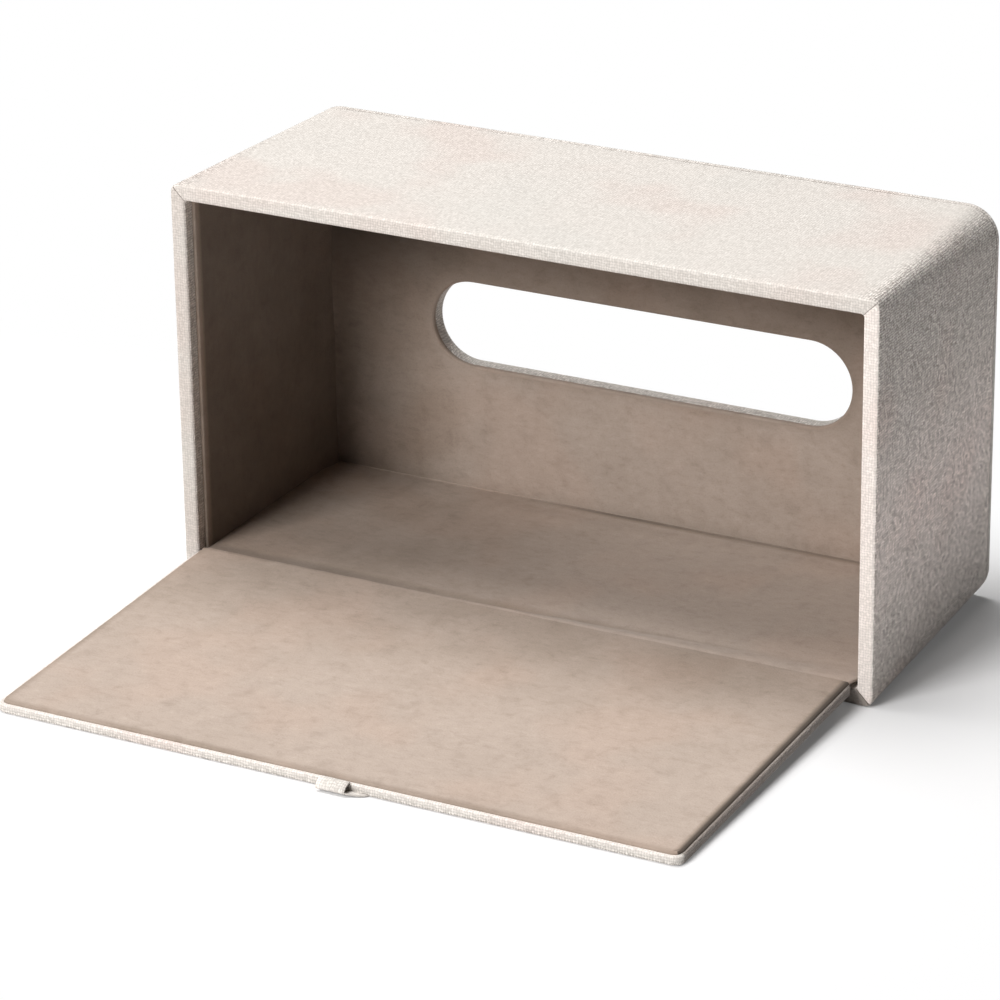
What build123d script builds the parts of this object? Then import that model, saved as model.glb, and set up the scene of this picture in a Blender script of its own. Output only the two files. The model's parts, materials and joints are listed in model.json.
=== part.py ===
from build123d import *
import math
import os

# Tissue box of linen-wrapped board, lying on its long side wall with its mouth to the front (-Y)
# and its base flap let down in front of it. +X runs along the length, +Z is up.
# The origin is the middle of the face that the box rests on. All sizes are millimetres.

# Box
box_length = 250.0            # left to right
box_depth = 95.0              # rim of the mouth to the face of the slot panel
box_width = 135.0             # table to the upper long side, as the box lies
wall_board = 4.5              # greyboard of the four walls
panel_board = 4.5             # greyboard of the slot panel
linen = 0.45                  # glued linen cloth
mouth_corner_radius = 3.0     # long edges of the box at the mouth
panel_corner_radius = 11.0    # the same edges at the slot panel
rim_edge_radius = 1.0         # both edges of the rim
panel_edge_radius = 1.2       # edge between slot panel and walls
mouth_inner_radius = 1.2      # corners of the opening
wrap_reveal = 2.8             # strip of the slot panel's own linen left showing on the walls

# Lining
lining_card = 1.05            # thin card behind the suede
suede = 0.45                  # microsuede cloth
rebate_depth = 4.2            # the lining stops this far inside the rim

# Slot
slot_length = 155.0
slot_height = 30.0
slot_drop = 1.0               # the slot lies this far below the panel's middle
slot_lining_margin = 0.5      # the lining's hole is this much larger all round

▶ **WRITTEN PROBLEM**
Exactly as they stand, set down the lines from the top of the data through the line with "# The origin".

▶ **COMPLETE RESPONSE**
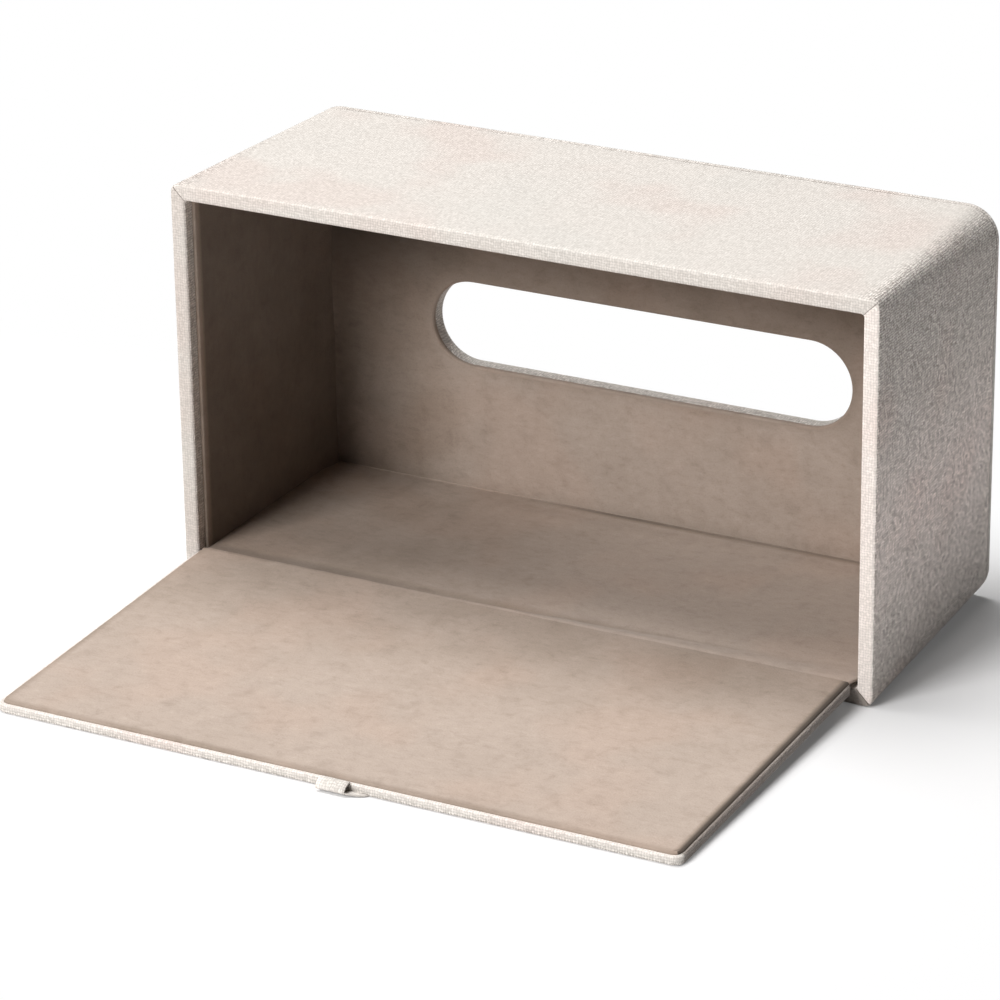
What build123d script builds the parts of this object? Then import that model, saved as model.glb, and set up the scene of this picture in a Blender script of its own. Output only the two files. The model's parts, materials and joints are listed in model.json.
=== part.py ===
from build123d import *
import math
import os

# Tissue box of linen-wrapped board, lying on its long side wall with its mouth to the front (-Y)
# and its base flap let down in front of it. +X runs along the length, +Z is up.
# The origin is the middle of the face that the box rests on. All sizes are millimetres.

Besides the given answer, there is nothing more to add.